One of my sources, a supporter of Obama, says he thinks Obama is wrong on the issue of gender pay equity. Dr. Warren Farrell, author of "Why Men Earn More: The Startling Truth Behind The Pay Gap--And What Women Can Do About It," says Obama is barking up the wrong tree by underscoring how women make 77 cents to the man's dollar: " ... this inaccurate analysis doesn't help our daughters--it gives our daughters victim power but not genuine empowerment."

Farrell notes in a 2005 New York Times op-ed that the gender pay gap can't just be attributed to discrimination: "After years of research, I discovered 25 differences in the work-life choices of men and women. All 25 lead to men earning more money, but to women having better lives." Earning high pay involves tradeoffs, Farrell notes, such as working longer hours, relocating and traveling, taking technical jobs with less human interaction, and working jobs that are dirty or dangerous.

"Is the pay gap, then, about the different choices of men and women? Not quite," Farrell writes. "It's about parents' choices. Women who have never been married and are childless earn 117 percent of their childless male counterparts. (This comparison controls for education, hours worked and age.) Their decisions are more like married men's, and never-married men's decisions are more like women's in general (careers in arts, no weekend work, etc.)"
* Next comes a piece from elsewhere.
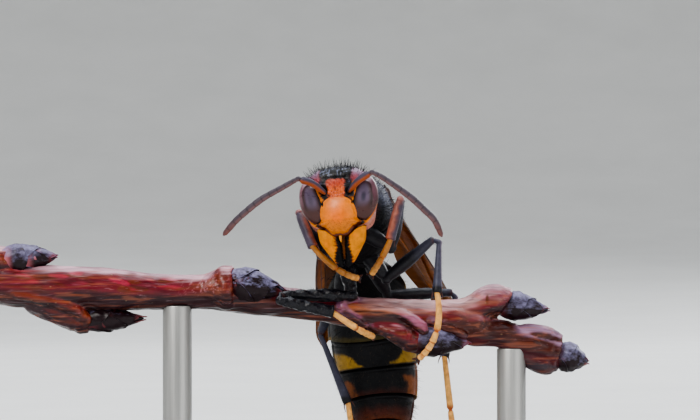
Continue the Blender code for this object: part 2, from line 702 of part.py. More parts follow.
def knee_ends(hip, knee, ankle):
    """Where the thigh ends and where the shin starts, side by side at a sharp knee."""
    back = (hip - knee).normalized()
    down = (ankle - knee).normalized()
    apart = (down - back).normalized()
    fold = back.dot(down)
    offset = (KNEE_RADIUS + TIBIA_ROOT_RADIUS + GAP) / 2 * (0.56 + 0.42 * fold)
    return knee - apart * max(offset, 0.12), knee + apart * max(offset, 0.12)


def femur_route(name):
    hip, fork, knee, ankle = (Vector(point) for point in LEGS[name][:4])
    end, _ = knee_ends(fork, knee, ankle)
    inside = thorax_spine().at(3.0)[2] * 0.9
    middle = fork.lerp(end, 0.45)
    return rounded(smooth_route([
        (hip + inside, COXA_RADIUS), (hip, COXA_RADIUS), (hip.lerp(fork, 0.55), COXA_RADIUS * 0.85),
        (fork, 0.33), (fork.lerp(end, 0.15), 0.36), (middle, FEMUR_RADIUS),
        (fork.lerp(end, 0.85), 0.33), (end, KNEE_RADIUS)], 2))


def tibia_route(name):
    _, fork, knee, ankle = (Vector(point) for point in LEGS[name][:4])
    _, start = knee_ends(fork, knee, ankle)
    return rounded(smooth_route([
        (start, TIBIA_ROOT_RADIUS), (start.lerp(ankle, 0.15), 0.28), (start.lerp(ankle, 0.5), TIBIA_RADIUS),
        (start.lerp(ankle, 0.9), TIBIA_RADIUS * 0.95), (ankle, 0.3)], 2))


def foot_point(name, share):
    """A point of the foot's bend, from ankle to claw."""
    ankle, bend, claw = (Vector(point) for point in LEGS[name][3:6])
    return ankle * (1 - share) ** 2 + bend * 2 * share * (1 - share) + claw * share**2


def tarsus_shape(name):
    """Five joints that each widen to their end, and a pair of claws."""
    ankle, bend, claw = (Vector(point) for point in LEGS[name][3:6])
    leave = (bend - ankle).normalized()
    route = [(ankle + leave * GAP * 1.6, TARSUS_RADIUS * 0.8)]
    for i, (start, end) in enumerate(zip(TARSUS_SHARES, TARSUS_SHARES[1:])):
        if i:
            route.append((foot_point(name, start + (end - start) * 0.2), TARSUS_RADIUS * 0.8))
        else:
            route.append((foot_point(name, 0.25), TARSUS_RADIUS * 0.9))
        route.append((foot_point(name, end - (end - start) * 0.12), TARSUS_RADIUS))
    toe = foot_point(name, 1.0)
    route.append((toe, TARSUS_RADIUS * 0.6))
    ahead = (toe - foot_point(name, 0.9)).normalized()
    aside = ahead.cross(Vector((0, 1, 0)))
    aside = (aside if aside.length > 0.3 else ahead.cross(Vector((1, 0, 0)))).normalized()
    claws = []
    for side in (1, -1):
        spread = aside * side
        claws.append(tube([
            (toe - ahead * 0.15, CLAW_RADIUS),
            (toe + ahead * CLAW_LENGTH * 0.4 + spread * CLAW_LENGTH * 0.45, CLAW_RADIUS),
            (toe + ahead * CLAW_LENGTH + spread * CLAW_LENGTH * 0.6, CLAW_RADIUS * 0.35)], 6))
    return combine(tube(route), claws, "UNION")


def make_legs(model):
    for name in LEGS:
        yellow = "chitin_yellow"
        femur = combine(tube(femur_route(name)), [whole_thorax(ROOT_GAP)], "DIFFERENCE")
        add_node(model, f"leg_{name}_femur", femur, "chitin_black")
        shin = "chitin_orange" if name.startswith("fore") else "chitin_black"
        add_node(model, f"leg_{name}_tibia", tube(tibia_route(name)), shin)
        add_node(model, f"leg_{name}_tarsus", tarsus_shape(name), yellow)


# Twig, buds and stand


def twig_shape(grow=0.0):
    """The twig with its swollen leaf scars."""
    knots = [(Vector(point), radius) for point, radius in zip(TWIG_AXIS, TWIG_RADII)]
    route = rounded(smooth_route(knots, 2), 0.25)
    swellings = []
    for line in SHOULDERS:
        knots = [(Vector(point), radius) for point, radius in line]
        swellings.append(tube(knots, 10, grow))
    return combine(tube(route, TWIG_SIDES, grow), swellings, "UNION")


def shoot_shape(name, grow=0.0):
    knots = [(Vector(point), radius) for point, radius in SHOOTS[name]]
    return tube(rounded(smooth_route(knots, 2), 0.2), 10, grow)


def bud_shape(name):
    """A pointed bud, widest near its root, its scales standing out as steps."""
    root, tip, radius = BUDS[name]
    root, tip = Vector(root), Vector(tip)
    route = []
    for share, swell in ((-0.12, 0.75), (0.0, 0.86), (0.15, 1.0), (0.3, 1.0), (0.34, 0.9), (0.5, 0.86),
                         (0.64, 0.7), (0.68, 0.6), (0.85, 0.36), (1.0, 0.1)):
        route.append((root.lerp(tip, share), radius * swell))
    return tube(route, 10)


def make_twig(model):
    add_node(model, "twig", twig_shape(), "bark_red")
    for name in SHOOTS:
        others = [twig_shape(GAP)]
        if name == "twig_upper_shoot":
            others.append(shoot_shape("twig_lower_shoot", GAP))
        add_node(model, name, combine(shoot_shape(name), others, "DIFFERENCE"), "bark_red")
    for name in BUDS:
        others = [twig_shape(GAP)] + [shoot_shape(shoot, GAP) for shoot in SHOOTS]
        add_node(model, name, combine(bud_shape(name), others, "DIFFERENCE"), "bud_violet")


def make_stand(model):
    shape = bmesh.new()
    bmesh.ops.create_cube(shape, size=1.0)
    bmesh.ops.scale(shape, vec=BASE_SIZE, verts=shape.verts)
    edges = shape.verts[:] + shape.edges[:]
    bmesh.ops.bevel(shape, geom=edges, offset=BASE_EDGE, segments=2, profile=0.5, affect="EDGES")
    floor = -TWIG_HEIGHT
    middle = Vector((-TWIG_SHIFT[0], -TWIG_SHIFT[1], floor + BASE_SIZE[2] / 2))
    bmesh.ops.translate(shape, vec=middle, verts=shape.verts)
    add_node(model, "stand_base", shape, "stand_grey")
    foot = floor + BASE_SIZE[2] + GAP
    for name, (x, y, top) in RODS.items():
        rod = bmesh.new()
        bmesh.ops.create_cone(
            rod, cap_ends=True, segments=20, radius1=ROD_RADIUS, radius2=ROD_RADIUS, depth=top - foot)
        bmesh.ops.translate(rod, vec=(x, y, (foot + top) / 2), verts=rod.verts)
        others = [twig_shape(GAP)] + [shoot_shape(shoot, GAP) for shoot in SHOOTS]
        add_node(model, name, combine(rod, others, "DIFFERENCE"), "stand_grey")


# The whole model


def clear_scene():
    for item in list(bpy.data.objects):
        bpy.data.objects.remove(item, do_unlink=True)


def make_finishes():
    made = {}
    for name, (colour, roughness, metallic) in FINISHES.items():
        finish = bpy.data.materials.new(name)
        finish.use_nodes = True
        shader = finish.node_tree.nodes["Principled BSDF"]
        shader.inputs["Base Color"].default_value = (*colour, 1.0)
        shader.inputs["Roughness"].default_value = roughness
        shader.inputs["Metallic"].default_value = metallic
        made[name] = finish
    return made


def main():
    clear_scene()
    collection = bpy.data.collections.new("asian_hornet")
    bpy.context.scene.collection.children.link(collection)
    frame = bpy.data.objects.new("twig_frame", None)
    frame.location = (TWIG_SHIFT[0] * MM, TWIG_SHIFT[1] * MM, TWIG_HEIGHT * MM)
    collection.objects.link(frame)
    model = {"collection": collection, "frame": frame, "finishes": make_finishes()}
    make_head(model)
    make_antennae(model)
    make_thorax(model)
    make_abdomen(model)
    make_wings(model)
    make_legs(model)
    make_twig(model)
    make_stand(model)


main()
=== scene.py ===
"""Dresses the Asian hornet display model: skins, plates, hairs, wings, bark, buds, stand, light and camera.

Lengths are millimetres in the twig's frame: +X is the hornet's left, -Y the way it faces and +Z is up.
"""
import math

import bmesh
import bpy
import numpy as np
from bpy.props import FloatProperty, FloatVectorProperty, IntProperty, PointerProperty
from mathutils import Matrix


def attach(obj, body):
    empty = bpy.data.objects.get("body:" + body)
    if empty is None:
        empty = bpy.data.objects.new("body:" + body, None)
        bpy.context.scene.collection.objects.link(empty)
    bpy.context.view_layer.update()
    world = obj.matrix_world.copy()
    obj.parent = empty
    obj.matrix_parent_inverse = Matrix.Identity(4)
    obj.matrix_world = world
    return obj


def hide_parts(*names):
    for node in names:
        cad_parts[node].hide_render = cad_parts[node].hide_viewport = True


bl_info = {
    "name": "Hornet on a twig",
    "version": (1, 0, 0),
    "blender": (4, 5, 0),
    "location": "View3D > Sidebar > Hornet",
    "description": "Dresses a display model of an Asian hornet that grips a budding twig",
    "category": "Object",
}

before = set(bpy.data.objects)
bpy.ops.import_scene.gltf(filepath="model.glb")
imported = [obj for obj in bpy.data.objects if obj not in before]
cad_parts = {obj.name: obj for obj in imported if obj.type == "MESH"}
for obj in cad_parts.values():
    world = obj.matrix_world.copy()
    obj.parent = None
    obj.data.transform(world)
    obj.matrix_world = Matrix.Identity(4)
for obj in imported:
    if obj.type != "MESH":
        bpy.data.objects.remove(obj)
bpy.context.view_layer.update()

# Scale and the twig's frame in the model's
MM = 0.001
TWIG_PLACE = np.array((3.8, -6.1, 16.5))
RIGHT, LEFT = -1, 1
SIDES = {"left": LEFT, "right": RIGHT}

# Camera: how far it stands from the twig, its height there, and what one pixel spans
CAMERA_PLACE = (0.0, -220.0, 5.517)
PIXEL = 0.0613
IMAGE_WIDTH = 700
SENSOR_WIDTH = 36.0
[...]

These are important points often absent from debates about the gender pay gap. Until interviewing Farrell earlier this year and perusing his book, I too blamed the gap on discrimination. But it's more complicated, and all those debating the issues, including both White House hopefuls, should consider the complexity. Repeatedly rehashing the discrimination argument isn't getting us very far.

Meanwhile, Deroy Murdock raises another interesting point about Obama's stance on gender pay equity. In a Seattle Post-Intelligencer column Murdock writes that, while Obama claims support for equal pay for women, his female staffers make an average of $45,152, while male staffers make $54,397. Part of the explanation could be that there aren't many women in the high-paid ranks of Obama's staff.

The situation is different with McCain's staffers. Murdock says McCain's female workers make an average of $55,878, while male workers earn $53,936. A possible explanation is that there are plenty of women in highly paid positions--of the 20 employees with the highest salaries, 13 are women.

"In short, these statistics suggest that John McCain is more than fair with his female employees, while Barack Obama -- at the expense of the women who work for him -- quietly perpetuates the very same pay-equity divide that he loudly denounces. Of all people, the Democratic standard bearer should understand that equal pay begins at home," Murdock says.

Murdock's argument is worth considering. If Obama is an ardent supporter of women in the workplace, he needs to give more of them a shot at his top-paying staff positions. He doesn't need to look far: Washington is crawling with extremely intelligent, skilled and upwardly mobile women.